Sunday, May 27, 2012

A Lazy Sunday for Slow Games and the Head Game

Little to say about the series in Chicago thus far. I suppose it is noteworthy that, given how much concern has been raised by commentators over how many walks our pitchers have given up, there was only one walk in yesterday's 14-7 loss. Otherwise, I'll just stick with saying it's a long season and 162+ is a lot of baseball.

Instead, with a respectful not to the ever eloquent and thoughtful "Lazy Sunday"posts each week at TheDiatribe blog, I'll offer some brief thoughts of my own on this warm Memorial Day Weekend Sunday.

I enjoy pitching. The brilliant game this past week between Masterson and Verlander kept me spellbound watching each pitcher get his outs, or pitch out of jams, or the unbelievable ability of Verlander to find more speed and power as the game goes on.

Now, I know many people don't share my love for close pitching battles.  I remember a close game last season, an inter-league match between Cincinnati and Cleveland on May 21, 2011. I took a friend who is more of a casual fan of the game and after what I thought was a thrilling, fast-paced game we met some friends in Ohio City. They asked how the game was and he said, "Good, it was pretty slow for awhile but it picked up near the end."

I stared at my scorecard in shock trying to figure out how a game that finished in 2:21 could possible have been slow. Through six innings there were only three hits. There was no scoring until the top of the 7th, when Brandon Phillips was hit by a pitch, advanced to third on a single, and scored on a ground-out. The Tribe answered in the bottom of the seventh with a lead-off single by Asdrubal Cabrera and scored 2 runs on a 2-out home run by Travis Buck. By end of the 7th, Josh Tomlin and Hector Bailey had faced a combined 50 batters with 190 pitches. That, to me, was a fast paced and exciting game!

But I recognize how for most of the sell-out crowd that day the highlights were the free Choo jerseys and the thrill of a homerun in the bottom of the 7th. And both were exciting, even if the promotional jerseys had a hot-dog company logo on the sleeve. I can understand how most people want to see towering home runs that make the crowd stomp and cheer. The game I was watching and thoroughly enjoying is more like what Roger Kahn described in his classic on baseball from the pitcher's perspective: The Head Game. Watching the pitcher face off each batter, thinking about what he's throwing and why; trying to understand -- from the distant perspective of the top row of the upper deck -- what he's doing and why. Kahn called it "chess at 90mph", and one of the delights of baseball is playing along in my head and trying to understand, keeping track on my scorecard and revisiting each match-up at a later date, still trying to understand it.

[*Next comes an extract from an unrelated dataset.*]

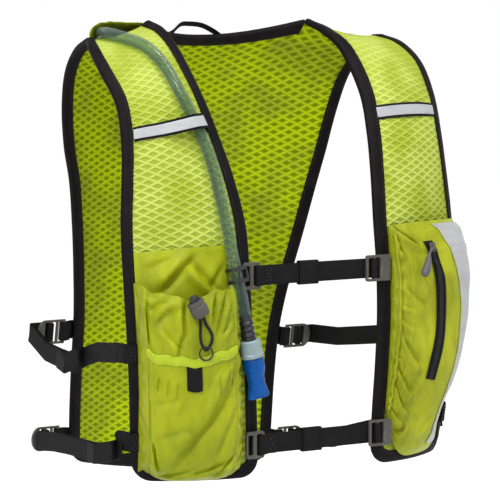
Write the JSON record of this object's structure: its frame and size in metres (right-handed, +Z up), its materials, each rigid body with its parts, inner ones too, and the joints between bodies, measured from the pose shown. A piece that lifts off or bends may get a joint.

Admittedly, I'm no expert. Neither at pitching nor at chess. I've never played, and whatever daydreams I have of debuting on the mound as a phenomenal left-handed fire-baller, I have never thrown a fastball and only understand the mechanics of breaking pitches in theory. For that matter, my own visual acuity is rarely sharp enough to tell one pitch from another when watching the game. In fact, I'm not even left-handed. But part of the joy of baseball remains watching and trying to figure it out; always learning, always seeing something new and unexpected.

This part of the game has only grown more fun in recent years. Alongside my writings in theory and prose, there are countless blogs and articles at his very moment expanding the statistical representation and analysis of baseball. I can, and will, say more about this in forthcoming posts. But the explosion of sabermetrics and "moneyball" approaches to the game present even more opportunities for delving into the Head Game, really playing along by thinking about the game, and getting more deeply involved.

This is a key point for the use of statistical analysis and modeling, at least for me. Along with each blog post or article out there, there's a comment thread full of arguments ranging from methodological battles over statistical analysis to personal insults to ordinary vapid cheering of the "My team rocks, you guys suck" variety. I can't get behind the methods or the math as a definitive understanding of the game, nor as a process of finding the right or most perfect way of describing and predicting the progress of baseball. But it is, and remains, another avenue of entering into the head game. For that, I'm happy to dive in and dust off my old statistics and calculus textbooks.